Print every line of the listing exactly, please.

────────────────

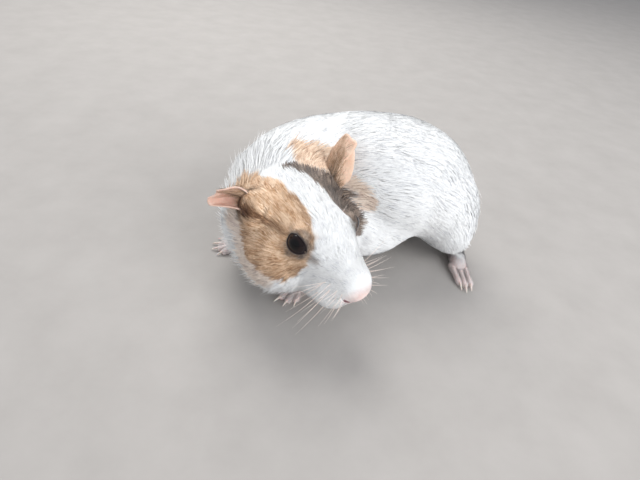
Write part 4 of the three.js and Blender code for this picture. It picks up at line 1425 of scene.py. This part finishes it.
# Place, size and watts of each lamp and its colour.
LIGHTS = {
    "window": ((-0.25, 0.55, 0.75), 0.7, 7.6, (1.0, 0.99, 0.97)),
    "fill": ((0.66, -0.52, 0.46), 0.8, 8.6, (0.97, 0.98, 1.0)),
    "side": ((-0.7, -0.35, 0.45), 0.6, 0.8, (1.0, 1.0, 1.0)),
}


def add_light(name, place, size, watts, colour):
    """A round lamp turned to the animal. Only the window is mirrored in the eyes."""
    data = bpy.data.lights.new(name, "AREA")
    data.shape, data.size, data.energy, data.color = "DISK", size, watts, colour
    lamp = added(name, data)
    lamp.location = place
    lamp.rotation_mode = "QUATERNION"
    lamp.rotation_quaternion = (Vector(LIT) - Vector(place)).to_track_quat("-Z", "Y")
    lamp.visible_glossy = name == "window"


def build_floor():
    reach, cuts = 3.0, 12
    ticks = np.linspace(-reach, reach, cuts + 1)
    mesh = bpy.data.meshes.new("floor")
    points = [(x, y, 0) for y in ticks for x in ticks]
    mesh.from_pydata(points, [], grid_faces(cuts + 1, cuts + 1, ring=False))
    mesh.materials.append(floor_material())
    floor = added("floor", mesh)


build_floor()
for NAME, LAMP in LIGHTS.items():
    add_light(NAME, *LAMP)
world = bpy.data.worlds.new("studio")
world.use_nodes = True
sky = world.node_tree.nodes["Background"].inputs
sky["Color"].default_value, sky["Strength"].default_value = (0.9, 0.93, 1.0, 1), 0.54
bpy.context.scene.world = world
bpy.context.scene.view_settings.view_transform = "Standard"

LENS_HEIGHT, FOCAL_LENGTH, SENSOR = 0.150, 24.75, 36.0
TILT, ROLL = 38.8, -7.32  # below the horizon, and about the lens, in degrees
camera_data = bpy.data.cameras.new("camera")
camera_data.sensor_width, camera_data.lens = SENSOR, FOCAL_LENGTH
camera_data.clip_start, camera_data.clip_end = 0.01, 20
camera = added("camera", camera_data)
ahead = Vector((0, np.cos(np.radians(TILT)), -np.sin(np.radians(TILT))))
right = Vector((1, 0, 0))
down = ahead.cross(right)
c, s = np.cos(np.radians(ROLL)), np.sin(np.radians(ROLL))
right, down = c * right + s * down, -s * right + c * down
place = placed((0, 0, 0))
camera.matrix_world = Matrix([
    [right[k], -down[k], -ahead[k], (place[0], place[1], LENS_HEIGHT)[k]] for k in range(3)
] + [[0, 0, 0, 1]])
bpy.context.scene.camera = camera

────────────────

=== CORRECT RESPONSE ===
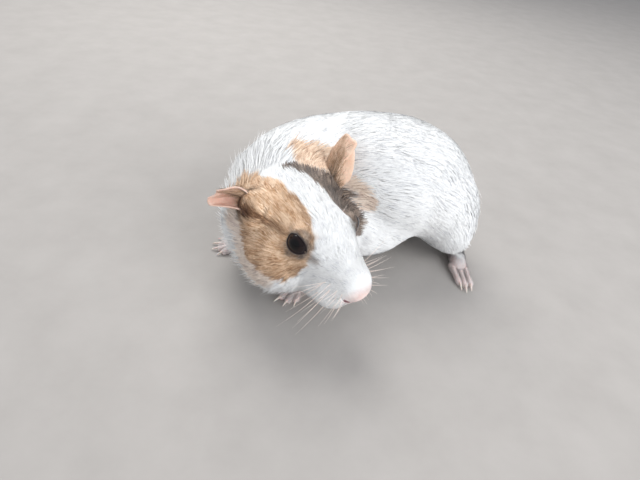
Write part 4 of the three.js and Blender code for this picture. It picks up at line 1425 of scene.py. This part finishes it.
# Place, size and watts of each lamp and its colour.
LIGHTS = {
    "window": ((-0.25, 0.55, 0.75), 0.7, 7.6, (1.0, 0.99, 0.97)),
    "fill": ((0.66, -0.52, 0.46), 0.8, 8.6, (0.97, 0.98, 1.0)),
    "side": ((-0.7, -0.35, 0.45), 0.6, 0.8, (1.0, 1.0, 1.0)),
}


def add_light(name, place, size, watts, colour):
    """A round lamp turned to the animal. Only the window is mirrored in the eyes."""
    data = bpy.data.lights.new(name, "AREA")
    data.shape, data.size, data.energy, data.color = "DISK", size, watts, colour
    lamp = added(name, data)
    lamp.location = place
    lamp.rotation_mode = "QUATERNION"
    lamp.rotation_quaternion = (Vector(LIT) - Vector(place)).to_track_quat("-Z", "Y")
    lamp.visible_glossy = name == "window"


def build_floor():
    reach, cuts = 3.0, 12
    ticks = np.linspace(-reach, reach, cuts + 1)
    mesh = bpy.data.meshes.new("floor")
    points = [(x, y, 0) for y in ticks for x in ticks]
    mesh.from_pydata(points, [], grid_faces(cuts + 1, cuts + 1, ring=False))
    mesh.materials.append(floor_material())
    floor = added("floor", mesh)


build_floor()
for NAME, LAMP in LIGHTS.items():
    add_light(NAME, *LAMP)
world = bpy.data.worlds.new("studio")
world.use_nodes = True
sky = world.node_tree.nodes["Background"].inputs
sky["Color"].default_value, sky["Strength"].default_value = (0.9, 0.93, 1.0, 1), 0.54
bpy.context.scene.world = world
bpy.context.scene.view_settings.view_transform = "Standard"

LENS_HEIGHT, FOCAL_LENGTH, SENSOR = 0.150, 24.75, 36.0
TILT, ROLL = 38.8, -7.32  # below the horizon, and about the lens, in degrees
camera_data = bpy.data.cameras.new("camera")
camera_data.sensor_width, camera_data.lens = SENSOR, FOCAL_LENGTH
camera_data.clip_start, camera_data.clip_end = 0.01, 20
camera = added("camera", camera_data)
ahead = Vector((0, np.cos(np.radians(TILT)), -np.sin(np.radians(TILT))))
right = Vector((1, 0, 0))
down = ahead.cross(right)
c, s = np.cos(np.radians(ROLL)), np.sin(np.radians(ROLL))
right, down = c * right + s * down, -s * right + c * down
place = placed((0, 0, 0))
camera.matrix_world = Matrix([
    [right[k], -down[k], -ahead[k], (place[0], place[1], LENS_HEIGHT)[k]] for k in range(3)
] + [[0, 0, 0, 1]])
bpy.context.scene.camera = camera